We’re not there quite yet. A big problem with generative video is the lack of control users have over the output. Producing still images can be hit and miss; producing a few seconds of video is even more risky.

“Right now it’s still fun, you get a-ha moments,” says Miao. “But generating video that is exactly what you want is a very hard technical problem. We are some way off generating long, consistent videos from a single prompt.”

That’s why Vyond’s Lipkowitz thinks the technology isn’t yet ready for most corporate clients. These users want a lot more control over the look of a video than current tools give them, he says.

Thousands of companies around the world, including around 65% of the Fortune 500 firms, use Vyond’s platform to create animated videos for in-house communications, training, marketing, and more. Vyond draws on a range of generative models, including text-to-image and text-to-voice, but provides a simple drag-and-drop interface that lets users put together a video by hand, piece by piece, rather than generate a full clip with a click.

Running a generative model is like rolling dice, says Lipkowitz. “This is a hard no for most video production teams, particularly in the enterprise sector where everything must be pixel-perfect and on brand,” he says. “If the video turns out bad—maybe the characters have too many fingers, or maybe there is a company logo that is the wrong color—well, unlucky, that’s just how gen AI works.”

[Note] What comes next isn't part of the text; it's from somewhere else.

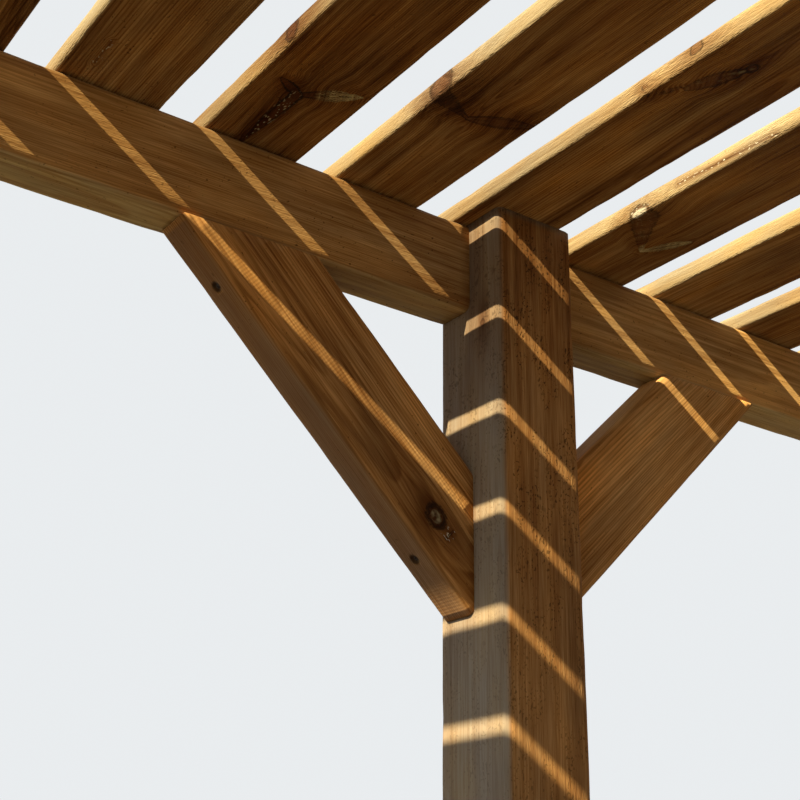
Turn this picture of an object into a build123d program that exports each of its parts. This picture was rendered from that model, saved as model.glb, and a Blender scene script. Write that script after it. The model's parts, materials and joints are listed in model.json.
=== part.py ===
"""A free-standing timber pergola: two rows of posts and beams under a deck of spaced slats.

Millimetres. X runs along the rows, Y across them and Z up. The origin is on the ground in the
middle of the plan. Beams sit between the posts, flush with the posts' outer faces and tops,
knee braces stiffen each post in line with its beams, and the slats lie flat across both rows.
"""
import os

from build123d import *

os.makedirs("parts", exist_ok=True)

# Posts
POST_SIDE = 97.0
POST_HEIGHT = 2250.0
POST_ARRIS = 8.0

# Bays along each row, from post centre to post centre
BAY_LENGTH = 1863.0
BAY_COUNT = 2

# Beams, flush with the outer faces and the tops of the posts
BEAM_WIDTH = 50.0
BEAM_HEIGHT = 97.0
BEAM_ARRIS = 8.0

# Knee braces: how far each reaches along the beam and down the post, and its section
BRACE_RUN = 322.0
BRACE_DROP = 310.0
BRACE_DEPTH = 102.0
BRACE_THICKNESS = 43.0
BRACE_SETBACK = 10.0
BRACE_ARRIS = 7.0
BRACE_NOSE = 4.0

# Screw recesses in the narrow underside of each brace, measured from its two tips
SCREW_FROM_TOP_TIP = 72.0
SCREW_FROM_LOW_TIP = 72.0
RECESS_RADIUS = 5.0
RECESS_CONE_ANGLE = 90.0
PILOT_RADIUS = 2.2
PILOT_DEPTH = 30.0

# Slats, which reach past the outer faces of both rows
SLAT_LENGTH = 2700.0
SLAT_WIDTH = 100.0
SLAT_THICKNESS = 21.0
SLAT_ARRIS = 4.0
SLAT_GAP = 42.0
SLAT_OVERHANG = 140.0

# Values worked out from the sizes above
ROW_LENGTH = BAY_COUNT * BAY_LENGTH + POST_SIDE
BEAM_LENGTH = BAY_LENGTH - POST_SIDE
BEAM_UNDERSIDE = POST_HEIGHT - BEAM_HEIGHT
ROW_SPACING = SLAT_LENGTH - 2 * SLAT_OVERHANG - POST_SIDE
SLAT_PITCH = SLAT_WIDTH + SLAT_GAP
SLAT_COUNT = int((ROW_LENGTH - SLAT_WIDTH) // SLAT_PITCH) + 1

POST_PLACES = [(index - BAY_COUNT / 2) * BAY_LENGTH for index in range(BAY_COUNT + 1)]
ROWS = {"front": -1, "back": 1}


def row_centre(side):
    """The Y of a row's post centres; side is -1 for the front row and 1 for the back row."""
    return side * ROW_SPACING / 2


def beam_centre(side):
    """The Y of a beam's middle, with its outer face flush with the posts' outer faces."""
    return row_centre(side) + side * (POST_SIDE - BEAM_WIDTH) / 2


def brace_centre(side):
    """The Y of a brace's middle, set back from the posts' outer faces."""
    return row_centre(side) + side * (POST_SIDE / 2 - BRACE_SETBACK - BRACE_THICKNESS / 2)


def write(piece, name):
    """Labels a finished piece and writes it to its own file."""
    piece.part.label = name
    export_step(piece.part, f"parts/{name}.step")


def build_post(name, x, side):
    """A square post with rounded upright arrises, standing on the ground."""
    with BuildPart() as post:
        with BuildSketch(Plane.XY):
            with Locations((x, row_centre(side))):
                RectangleRounded(POST_SIDE, POST_SIDE, POST_ARRIS)
        extrude(amount=POST_HEIGHT)
    write(post, name)


def build_beam(name, start_x, side):
    """A beam with rounded long arrises, from one post's face to the next."""
    with BuildPart() as beam:
        with BuildSketch(Plane.YZ.offset(start_x)):
            with Locations((beam_centre(side), POST_HEIGHT - BEAM_HEIGHT / 2)):
                RectangleRounded(BEAM_WIDTH, BEAM_HEIGHT, BEAM_ARRIS)
        extrude(amount=BEAM_LENGTH)
    write(beam, name)


def build_brace(name, post_x, side, reach):
    """A knee brace between a post and its beam; reach is -1 or 1, the way it leans along X.

    Its outline is the board's two long edges, cut plumb on the post and level under the beam,
    with both sharp tips nipped off square to the board.
    """
    face_x = post_x + reach * POST_SIDE / 2
    top_tip = Vector(face_x + reach * BRACE_RUN, 0, BEAM_UNDERSIDE)
    low_tip = Vector(face_x, 0, BEAM_UNDERSIDE - BRACE_DROP)
    along = (low_tip - top_tip).normalized()
    outward = Vector(reach * BRACE_DROP, 0, -BRACE_RUN).normalized()
    level_cut = BRACE_DEPTH / abs(outward.Z)
    plumb_cut = BRACE_DEPTH / abs(outward.X)
    top_heel = top_tip - Vector(reach * level_cut, 0, 0)
    low_heel = low_tip + Vector(0, 0, plumb_cut)
    top_nip = BRACE_NOSE * abs(outward.Z / along.Z)
    low_nip = BRACE_NOSE * abs(outward.X / along.X)

    outline = [
        top_heel,
        top_tip - Vector(reach * BRACE_NOSE / abs(outward.Z), 0, 0),
        top_tip + along * top_nip,
        low_tip - along * low_nip,
        low_tip + Vector(0, 0, BRACE_NOSE / abs(outward.X)),
        low_heel,
    ]
    middle = brace_centre(side)
    with BuildPart() as brace:
        with BuildSketch(Plane.XZ.offset(-middle)):
            with BuildLine():
                Polyline(*[(point.X, point.Z) for point in outline], close=True)
            make_face()
        extrude(amount=BRACE_THICKNESS / 2, both=True)
        long_edges = brace.edges().filter_by(Axis(low_tip, along))
        fillet(long_edges, BRACE_ARRIS)
        screw_places = [
            top_tip + along * SCREW_FROM_TOP_TIP,
            low_tip - along * SCREW_FROM_LOW_TIP,
        ]
        for place in screw_places:
            start = Vector(place.X, middle, place.Z)
            with Locations(Plane(origin=start, x_dir=(0, 1, 0), z_dir=outward)):
                CounterSinkHole(PILOT_RADIUS, RECESS_RADIUS, PILOT_DEPTH, RECESS_CONE_ANGLE)
    write(brace, name)


def build_slat(name, start_x):
    """A flat slat with rounded long arrises, lying across both rows."""
    with BuildPart() as slat:
        with BuildSketch(Plane.XZ.offset(-SLAT_LENGTH / 2)):
            with Locations((start_x + SLAT_WIDTH / 2, POST_HEIGHT + SLAT_THICKNESS / 2)):
                RectangleRounded(SLAT_WIDTH, SLAT_THICKNESS, SLAT_ARRIS)
        extrude(amount=SLAT_LENGTH)
    write(slat, name)


# Each row of posts, beams and braces
for row_name, row_side in ROWS.items():
    for number, post_x in enumerate(POST_PLACES, start=1):
        build_post(f"{row_name}_post_{number}", post_x, row_side)
        if number > 1:
            build_brace(f"{row_name}_brace_{number}_left", post_x, row_side, -1)
        if number <= BAY_COUNT:
            build_brace(f"{row_name}_brace_{number}_right", post_x, row_side, 1)
            build_beam(f"{row_name}_beam_{number}", post_x + POST_SIDE / 2, row_side)

# The deck of slats, flush with the left end of the rows
for index in range(SLAT_COUNT):
    build_slat(f"slat_{index + 1:02d}", index * SLAT_PITCH - ROW_LENGTH / 2)
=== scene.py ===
"""Dresses a timber pergola as planed, weathered softwood under a plain studio light.

Metres, in the part's own frame: X along the rows, Y across them towards the back row, Z up.
Every timber has its own board frame too: u along its length, v across its width and w through
its thickness, all from its middle. The wood's rings, fibres and knots are worked out in it.
"""
from __future__ import annotations

import functools
import json
import logging
import math
import random
from dataclasses import dataclass, field
from enum import Enum
from typing import Any, Sequence, Union

import bmesh
import bpy
from mathutils import Matrix, Vector

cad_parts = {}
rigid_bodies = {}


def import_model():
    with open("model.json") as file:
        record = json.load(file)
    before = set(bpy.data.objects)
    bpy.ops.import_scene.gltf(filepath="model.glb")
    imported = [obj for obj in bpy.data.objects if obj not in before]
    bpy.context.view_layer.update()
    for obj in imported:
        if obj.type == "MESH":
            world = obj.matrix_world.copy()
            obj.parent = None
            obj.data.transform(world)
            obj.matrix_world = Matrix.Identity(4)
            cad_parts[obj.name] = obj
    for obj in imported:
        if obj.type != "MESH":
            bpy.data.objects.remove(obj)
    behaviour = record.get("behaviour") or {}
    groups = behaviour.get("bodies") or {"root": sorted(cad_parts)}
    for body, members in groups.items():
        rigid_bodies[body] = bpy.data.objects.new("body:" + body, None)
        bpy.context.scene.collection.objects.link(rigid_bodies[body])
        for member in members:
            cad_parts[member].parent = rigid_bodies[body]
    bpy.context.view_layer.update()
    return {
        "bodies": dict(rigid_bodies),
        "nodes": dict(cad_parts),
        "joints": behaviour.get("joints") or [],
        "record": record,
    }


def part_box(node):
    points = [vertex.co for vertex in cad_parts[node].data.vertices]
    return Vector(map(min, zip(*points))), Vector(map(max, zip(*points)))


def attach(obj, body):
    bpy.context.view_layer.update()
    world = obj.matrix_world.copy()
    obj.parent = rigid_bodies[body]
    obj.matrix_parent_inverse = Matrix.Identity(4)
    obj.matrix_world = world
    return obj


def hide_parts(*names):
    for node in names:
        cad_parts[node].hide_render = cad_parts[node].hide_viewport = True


LOG = logging.getLogger("pergola")
BODY = "root"
MM = 0.001
TO_MM = 1000.0

Colour = tuple[float, float, float]
Place = tuple[float, float, float]
Operand = Union["Value", float, int]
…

The solution? More data, more training, repeat. “I wish I could point to some sophisticated algorithms,” says Miao. “But no, it’s just a lot more learning.”

3. Misinformation isn’t new, but deepfakes will make it worse.

Online misinformation has been undermining our faith in the media, in institutions, and in each other for years. Some fear that adding fake video to the mix will destroy whatever pillars of shared reality we have left.

“We are replacing trust with mistrust, confusion, fear, and hate,” says Pechoucek. “Society without ground truth will degenerate.”